7. In the agreement it is stated that all assets and properties of the seller owned or used by the seller in connection with business would fall within "acquired assets" by the appellant herein. It is also stated that all tax benefits/receivables relating to inventory being transferred including but not limited to refund of SAD would be acquired assets from seller to buyer. After the slump sale agreement of the excavator division, the appellant has become the owner of the imported goods or can be said to be in the shoes of a person holding himself out to be the importer. Though IEC of Doosan Infracore India Pvt. Ltd. was used for clearance of the goods, it cannot be said that appellant is a total stranger to Doosan Infracore India Pvt. Ltd. So also, it cannot be said that the appellant does not have any ownership over the goods. The agreement is sufficient evidence to satisfy that the ownership of the goods was transferred from Doosan Infracore India Pvt. Ltd. to the appellant herein. This being the circumstances, the refund claim filed by the appellant would satisfy the condition prescribed in clause 2(c) of the Notification No. 102/2007 : MANU/CUST/0175/2007. Ld. Counsel has relied upon the decision in the case of TATA Hitachi Construction Machinery Co. Ltd. Vs C.C., Chennai - MANU/CC/0304/2019 : 2019 (370) ELT 1624 (Tri-Chennai) to argue that when the goods are transferred while being warehoused, the transferee is responsible for filing Bill of Entry and to pay all duties, interest and penalties. Thus, before the goods were cleared for home consumption as per slump sale agreement, the liability to pay all duties including SAD on the imported goods is on the appellant. Consequent to slump sale agreement, not only the liability to pay duty but also the right to claim SAD refund also is passed on to the appellant herein. From the above discussions, I am of the view that sanction of refund to the appellant is legal and proper. The impugned order cannot sustain.

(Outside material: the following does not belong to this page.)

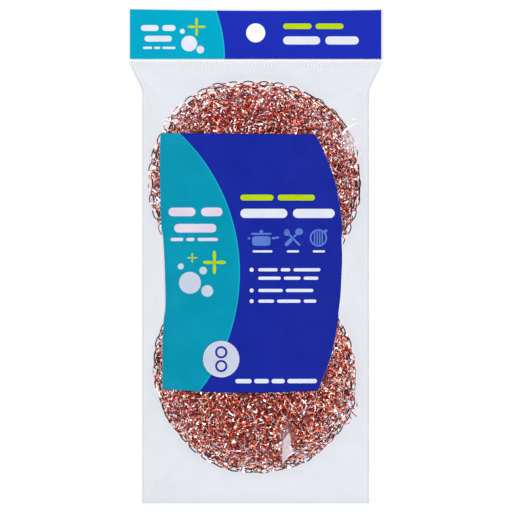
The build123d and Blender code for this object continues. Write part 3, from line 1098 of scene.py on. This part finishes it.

8. Ld. A.R has placed a number of decisions before me. None of these decisions are relevant to the facts of the present case. Most of these decisions are with regard to abuse and misuse of IEC code. In the present case, there is no misuse or abuse of IEC code and the appellant being the owner of the goods has used IEC code of Doosan Infracore India Pvt. Ltd. for clearing the goods. If at all, it may be a procedural infraction. The refund cannot be denied when all conditions of the notification are fulfilled. There is no violation of condition of Notification No. 102/2007 : MANU/CUST/0175/2007 so as to deny the refund of SAD as the appellant would fit into the definition of "importer".

9. From the foregoing discussions, the impugned order is set aside. Appeal is allowed with consequential relief, if any, as per law.